You don’t actually do these practices during the curriculum. You only are required to talk about them. You don’t actually attempt to implement them in your life. No. It’s enough to study them and agree that they are good to do.
This is far from the usual way people learn for behavior change. Behavior change is accomplished through one thing: Disorienting dilemmas. Disorienting dilemmas shake us out of our comfort zone. We are presented with an overwhelming or puzzling situation and we are left to make sense of it.
How do we make sense of situations like this? Through questions. These questions are either presented to us by a teacher or a friend or they emerge from our own hearts. Questions help us to look at the situation from an entirely different perspective.

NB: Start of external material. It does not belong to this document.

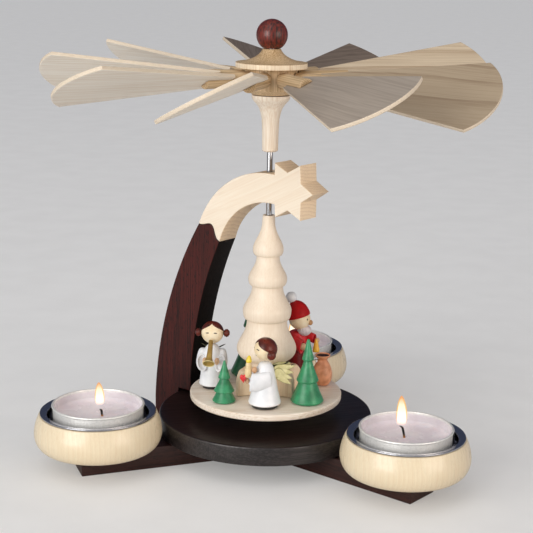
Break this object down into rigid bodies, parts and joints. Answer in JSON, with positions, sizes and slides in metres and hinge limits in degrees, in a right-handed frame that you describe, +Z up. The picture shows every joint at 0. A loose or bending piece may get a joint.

These are the kinds of situations Jesus presented to his disciples. In fact, you could say their whole three years with Jesus was one disorienting dilemma after another. The cross and the resurrection would be the ultimate disorienting dilemma for the twelve.

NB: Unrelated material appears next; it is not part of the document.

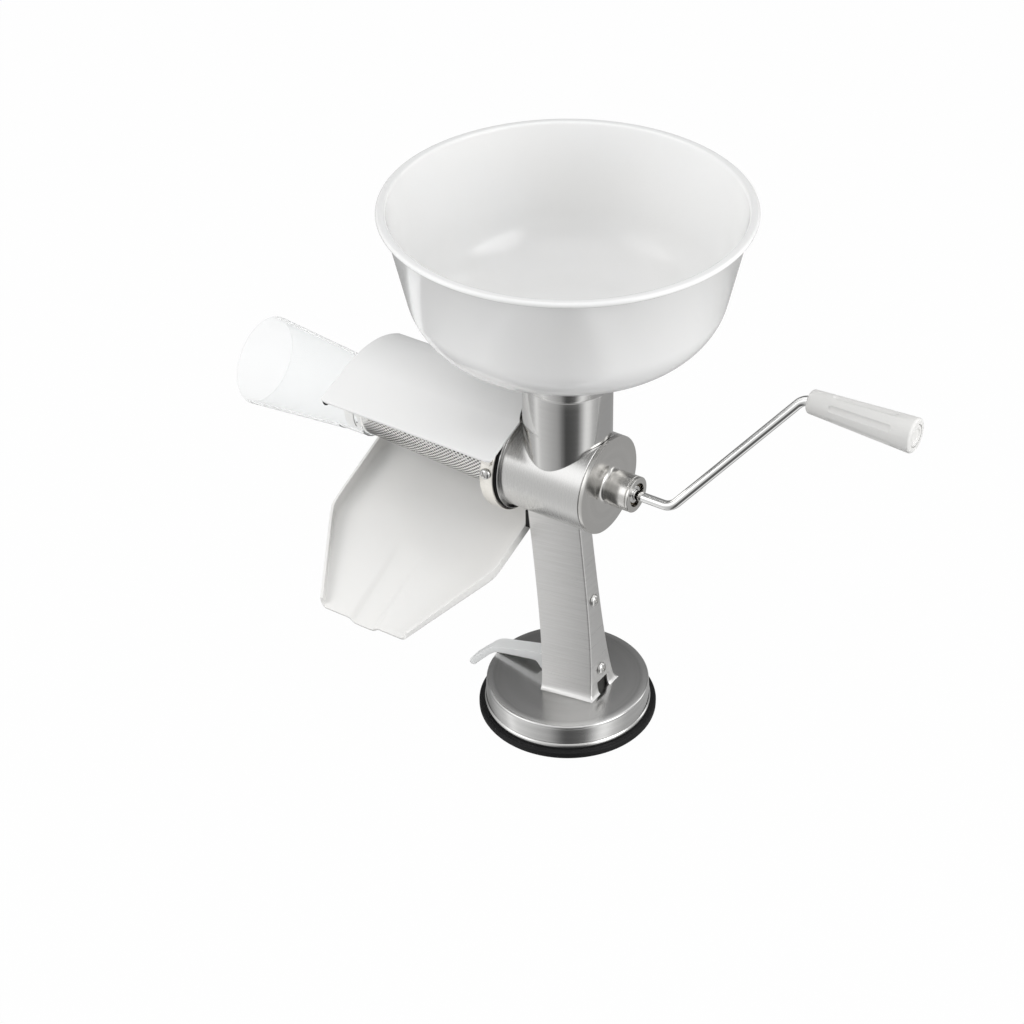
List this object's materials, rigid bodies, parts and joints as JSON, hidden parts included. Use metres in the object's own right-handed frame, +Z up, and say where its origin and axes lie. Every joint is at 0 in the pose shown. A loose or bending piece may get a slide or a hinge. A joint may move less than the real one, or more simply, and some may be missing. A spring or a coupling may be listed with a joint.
{
  "type": "hand-cranked food strainer",
  "caption": "Hand-cranked food strainer on a suction foot, with a round bowl over a steel barrel, a crank, a perforated cone, a juice chute and a clear waste funnel.",
  "frame": {"origin": "centre of the suction foot's flat underside, below the neck and the bowl", "axes": "+Z up the axis of the foot, the neck and the bowl; +X along the auger's axis towards the crank; the juice chute pours towards -Y"},
  "size_m": [0.503, 0.2516, 0.419],
  "materials": {
    "pad_rubber": "black rubber",
    "brushed_steel": "brushed across",
    "satin_steel": "satin",
    "turned_steel": "turned and polished",
    "bright_steel": "bright",
    "screen_steel": "perforated sheet",
    "screw_chrome": "plated",
    "rod_chrome": "mirror plated",
    "nickel": "satin nickel plate",
    "bronze": "plain bearing metal",
    "white_plastic": "satin moulded",
    "bowl_plastic": "gloss moulded",
    "lever_plastic": "milky, half clear",
    "clear_plastic": "clear moulded plastic"
  },
  "bodies": {
    "stand": {"suction_pad": "pad_rubber", "base_shell": "brushed_steel", "wear_washer": "bright_steel", "release_spring": "bright_steel", "lever_pin": "bright_steel", "pillar": "brushed_steel", "pillar_screw_lower": "screw_chrome", "pillar_screw_upper": "screw_chrome", "lever_bracket": "bright_steel", "barrel": "satin_steel", "end_cap": "turned_steel", "shaft_seal": "pad_rubber", "shaft_bushing": "bronze", "screen": "screen_steel", "screen_collar": "nickel", "barrel_gasket": "pad_rubber", "collar_screw_1": "nickel", "collar_screw_2": "nickel", "collar_screw_3": "nickel", "juice_chute": "white_plastic", "chute_clip": "pad_rubber", "shield_hook": "nickel"},
    "crank": {"crank_rod": "rod_chrome", "shaft_collar": "screw_chrome", "drive_block": "bright_steel", "auger": "white_plastic", "auger_spring": "bright_steel"},
    "grip": {"grip": "white_plastic", "grip_washer": "bright_steel", "grip_cap": "white_plastic"},
    "lever": {"suction_lever": "lever_plastic"},
    "stem": {"pull_stem": "bright_steel"},
    "bowl": {"hopper_bowl": "bowl_plastic"},
    "funnel": {"waste_funnel": "clear_plastic"},
    "shield": {"splash_shield": "white_plastic", "shield_stud": "pad_rubber"}
  },
  "joints": [
    {"name": "crank_turn", "type": "hinge", "parent": "stand", "child": "crank", "pos_m": [0.084, 0, 0.2096], "axis": [1, 0, 0], "continuous": true},
    {"name": "grip_spin", "type": "hinge", "parent": "crank", "child": "grip", "pos_m": [0.156, 0.05837, 0.28993], "axis": [1, 0, 0], "continuous": true},
    {"name": "lever_swing", "type": "hinge", "parent": "stand", "child": "lever", "pos_m": [0, 0, 0.037], "axis": [0, 1, 0], "range_deg": [0, 65]},
    {"name": "stem_slide", "type": "slide", "parent": "stand", "child": "stem", "axis": [0, 0, 1], "range_m": [-0.003, 0]},
    {"name": "bowl_lift", "type": "slide", "parent": "stand", "child": "bowl", "axis": [0, 0, 1], "range_m": [0, 0.1]},
    {"name": "funnel_pull", "type": "slide", "parent": "stand", "child": "funnel", "axis": [-1, 0, 0], "range_m": [0, 0.06]},
    {"name": "shield_lift", "type": "slide", "parent": "stand", "child": "shield", "axis": [0, 0, 1], "range_m": [0, 0.05]}
  ],
  "couplings": [
    {"joint": "stem_slide", "follows": "lever_swing", "m_per_rad": -0.002644}
  ]
}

You can track many of these in the gospels. The calming of the storm was a disorienting dilemma (Mark 5:45-52). The feeding of the five thousand was a disorienting dilemma (Mark 5:30-43). The feeding of the four thousand was a disorienting dilemma Mark 8:1-10, 14-21). The healing of the boy with the unclean spirit was a disorienting dilemma (Mark 9:14-29).

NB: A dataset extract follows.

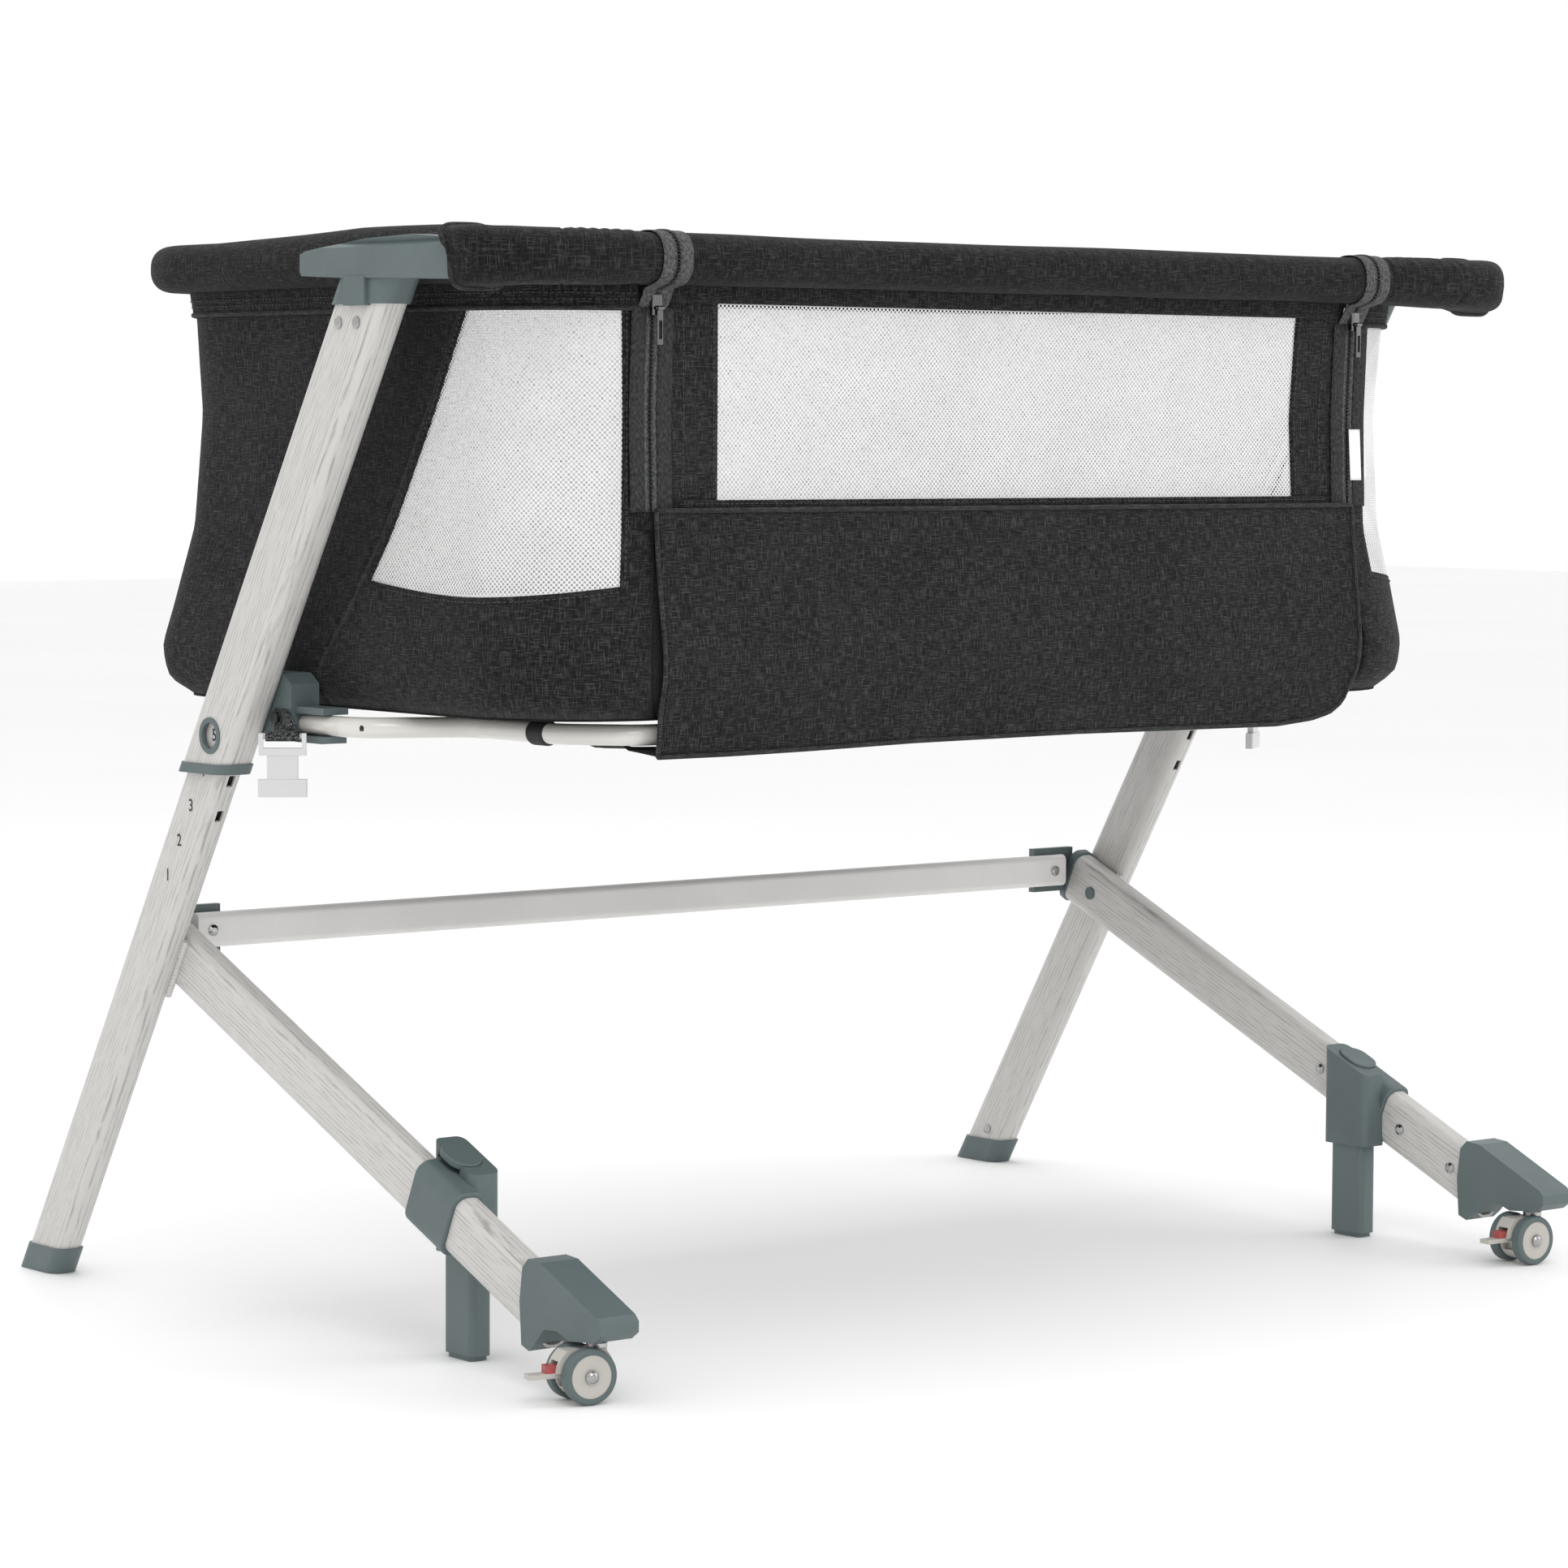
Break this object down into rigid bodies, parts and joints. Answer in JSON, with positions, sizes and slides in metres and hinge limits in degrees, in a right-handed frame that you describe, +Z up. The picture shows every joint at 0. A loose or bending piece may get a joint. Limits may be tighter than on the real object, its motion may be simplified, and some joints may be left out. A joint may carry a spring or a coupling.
{
  "type": "bassinet on stand",
  "caption": "Bedside bassinet: fabric basket with a zipped drop side on a height-adjustable tube stand with casters.",
  "frame": {"origin": "on the floor in the middle of the stand", "axes": "+X along the basket's length, -Y towards the adult bed (drop side and casters), +Z up"},
  "size_m": [0.953, 0.685, 0.7385],
  "materials": {
    "wood_paint": "off-white wood-grain film on steel tube",
    "crossbar_paint": "satin light grey paint",
    "bow_paint": "gloss off-white paint",
    "slate_plastic": "slate grey-green moulded plastic",
    "post_plastic": "slate grey-green moulded plastic, slightly glossier",
    "hub_plastic": "warm light grey plastic",
    "tyre_grey": "slate grey soft tread",
    "brake_red": "red plastic",
    "rivet_chrome": "bright",
    "stem_steel": "bright",
    "inner_steel": "plain",
    "charcoal_cloth": "charcoal melange linen weave",
    "white_mesh": "white fine mesh",
    "mattress_cloth": "white knit",
    "board": "fibreboard",
    "zip_metal": "dark nickel",
    "screw_black": "black oxide",
    "webbing": "dark melange webbing",
    "buckle_white": "white"
  },
  "bodies": {
    "stand": {"leg_long_tube_left": "wood_paint", "leg_long_tube_right": "wood_paint", "foot_caps": "slate_plastic", "leg_front_tube_left": "wood_paint", "leg_front_tube_right": "wood_paint", "leg_end_caps": "slate_plastic", "crossbar": "crossbar_paint", "post_collar_left": "slate_plastic", "post_collar_right": "slate_plastic", "caster_housing_left": "slate_plastic", "caster_housing_right": "slate_plastic", "stand_rivets": "rivet_chrome"},
    "upper": {"leg_sleeve_left": "wood_paint", "leg_sleeve_right": "wood_paint", "sleeve_rim_left": "slate_plastic", "sleeve_rim_right": "slate_plastic", "sleeve_rivets": "rivet_chrome", "top_bracket_left": "slate_plastic", "top_bracket_right": "slate_plastic", "lower_bracket_left": "slate_plastic", "lower_bracket_right": "slate_plastic", "lower_bow_tube": "bow_paint", "top_rail_tube": "inner_steel", "rail_cover": "charcoal_cloth", "basket_shell": "charcoal_cloth", "side_mesh_windows": "white_mesh", "mattress_board": "board", "mattress": "mattress_cloth", "front_flap": "charcoal_cloth", "tether_screws": "screw_black"},
    "drop_panel": {"drop_panel_fabric": "charcoal_cloth", "drop_panel_mesh": "white_mesh", "drop_rail_cover": "charcoal_cloth", "drop_rail_tube": "inner_steel"},
    "post_left": {"support_post_left": "post_plastic"},
    "button_left": {"post_button_left": "slate_plastic"},
    "caster_left": {"caster_frame_left": "hub_plastic", "caster_stem_left": "stem_steel"},
    "wheels_left": {"wheel_tyres_left": "tyre_grey", "wheel_hubs_left": "hub_plastic", "caster_axle_left": "rivet_chrome"},
    "brake_left": {"brake_lever_left": "hub_plastic", "brake_block_left": "brake_red"},
    "zip_slider_left_body": {"zip_slider_left": "zip_metal"},
    "zip_pull_left_body": {"zip_pull_left": "zip_metal"},
    "tether_left": {"tether_strap_left": "webbing"},
    "buckle_left": {"tether_buckle_left": "buckle_white"},
    "post_right": {"support_post_right": "post_plastic"},
    "button_right": {"post_button_right": "slate_plastic"},
    "caster_right": {"caster_frame_right": "hub_plastic", "caster_stem_right": "stem_steel"},
    "wheels_right": {"wheel_tyres_right": "tyre_grey", "wheel_hubs_right": "hub_plastic", "caster_axle_right": "rivet_chrome"},
    "brake_right": {"brake_lever_right": "hub_plastic", "brake_block_right": "brake_red"},
    "zip_slider_right_body": {"zip_slider_right": "zip_metal"},
    "zip_pull_right_body": {"zip_pull_right": "zip_metal"},
    "tether_right": {"tether_strap_right": "webbing"},
    "buckle_right": {"tether_buckle_right": "buckle_white"}
  },
  "joints": [
    {"name": "height_slide", "type": "slide", "parent": "stand", "child": "upper", "axis": [0, -0.515, 0.8572], "range_m": [-0.1167, 0]},
    {"name": "drop_side_hinge", "type": "hinge", "parent": "upper", "child": "drop_panel", "pos_m": [0, -0.2375, 0.5575], "axis": [1, 0, 0], "range_deg": [0, 165]},
    {"name": "post_slide_left", "type": "slide", "parent": "stand", "child": "post_left", "axis": [0, 0, 1], "range_m": [0, 0.015]},
    {"name": "post_button_press_left", "type": "slide", "parent": "stand", "child": "button_left", "axis": [0, 0.4035, -0.915], "range_m": [0, 0.0035], "stiffness_N_per_m": 1200, "springref_m": -0.002},
    {"name": "caster_swivel_left", "type": "hinge", "parent": "stand", "child": "caster_left", "pos_m": [-0.432, -0.321, 0.03], "axis": [0, 0, 1], "continuous": true},
    {"name": "wheel_spin_left", "type": "hinge", "parent": "caster_left", "child": "wheels_left", "pos_m": [-0.4428, -0.3189, 0.018], "axis": [0.1908, 0.9816, 0], "continuous": true},
    {"name": "brake_press_left", "type": "hinge", "parent": "caster_left", "child": "brake_left", "pos_m": [-0.45507, -0.31652, 0.0186], "axis": [-0.1908, -0.9816, 0], "range_deg": [0, 12]},
    {"name": "zip_slide_left", "type": "slide", "parent": "upper", "child": "zip_slider_left_body", "axis": [0, 0, 1], "range_m": [-0.115, 0]},
    {"name": "zip_pull_swing_left", "type": "hinge", "parent": "zip_slider_left_body", "child": "zip_pull_left_body", "pos_m": [-0.321, -0.239, 0.688], "axis": [-1, 0, 0], "range_deg": [0, 100]},
    {"name": "tether_swing_left", "type": "hinge", "parent": "upper", "child": "tether_left", "pos_m": [-0.4415, 0.026, 0.414], "axis": [1, 0, 0], "range_deg": [-35, 25]},
    {"name": "buckle_swing_left", "type": "hinge", "parent": "tether_left", "child": "buckle_left", "pos_m": [-0.4545, 0.001, 0.403], "axis": [0.809, -0.5878, 0], "range_deg": [-20, 20]},
    {"name": "post_slide_right", "type": "slide", "parent": "stand", "child": "post_right", "axis": [0, 0, 1], "range_m": [0, 0.015]},
    {"name": "post_button_press_right", "type": "slide", "parent": "stand", "child": "button_right", "axis": [0, 0.4035, -0.915], "range_m": [0, 0.0035], "stiffness_N_per_m": 1200, "springref_m": -0.002},
    {"name": "caster_swivel_right", "type": "hinge", "parent": "stand", "child": "caster_right", "pos_m": [0.432, -0.321, 0.03], "axis": [0, 0, 1], "continuous": true},
    {"name": "wheel_spin_right", "type": "hinge", "parent": "caster_right", "child": "wheels_right", "pos_m": [0.42101, -0.32042, 0.018], "axis": [0.0523, 0.9986, 0], "continuous": true},
    {"name": "brake_press_right", "type": "hinge", "parent": "caster_right", "child": "brake_right", "pos_m": [0.40853, -0.31977, 0.0186], "axis": [-0.0523, -0.9986, 0], "range_deg": [0, 12]},
    {"name": "zip_slide_right", "type": "slide", "parent": "upper", "child": "zip_slider_right_body", "axis": [0, 0, 1], "range_m": [-0.115, 0]},
    {"name": "zip_pull_swing_right", "type": "hinge", "parent": "zip_slider_right_body", "child": "zip_pull_right_body", "pos_m": [0.321, -0.239, 0.688], "axis": [-1, 0, 0], "range_deg": [0, 100]},
    {"name": "tether_swing_right", "type": "hinge", "parent": "upper", "child": "tether_right", "pos_m": [0.4415, 0.026, 0.414], "axis": [1, 0, 0], "range_deg": [-35, 25]},
    {"name": "buckle_swing_right", "type": "hinge", "parent": "tether_right", "child": "buckle_right", "pos_m": [0.4545, 0.001, 0.403], "axis": [0.809, 0.5878, 0], "range_deg": [-20, 20]}
  ]
}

The conversion of Saul in Acts 9 also contains a disorienting dilemma. Here Saul is going off to persecute Christians and believes he is right in doing so. Then he gets knocked off his horse and is surrounded by light and hears a voice. The voice doesn’t present him with a declaration at first but with a question. “Saul, Saul, Why are you persecuting me?”
This question upends everything Saul knew about God and about being a Jew and about these Christian he is going after. His perspective would be different for the rest of his life. We wouldn’t have the passion, fervor, and impact Paul had on the world without this disorienting dilemma.
Jesus also presents us with disorienting dilemmas and it’s up to us to listen for the questions. Many times we are faced with circumstances that are out of our control or go against what we have always thought to be true. In these moments we have a choice. Will we keep going along stubbornly with what we’ve already believed or will we ask questions of our experience and seek a different perspective?
This is all for our growth and true growth doesn’t happen in a classroom sucking up facts. It happens in the mess and the mayhem of life. As we encounter situations and have to bring our whole selves to them we will ultimately come to questions that require more than easy answers.
These questions are what truly matters when it comes to growth and learning. Jesus could have sat the disciples down and spoon-fed them how he was the Son of God but he didn’t. He gave it to them little by little in the form of disorienting dilemmas and insightful questions. Jesus helps us grow in the same way and I’m guessing he probably wants us to help others grow in that way too.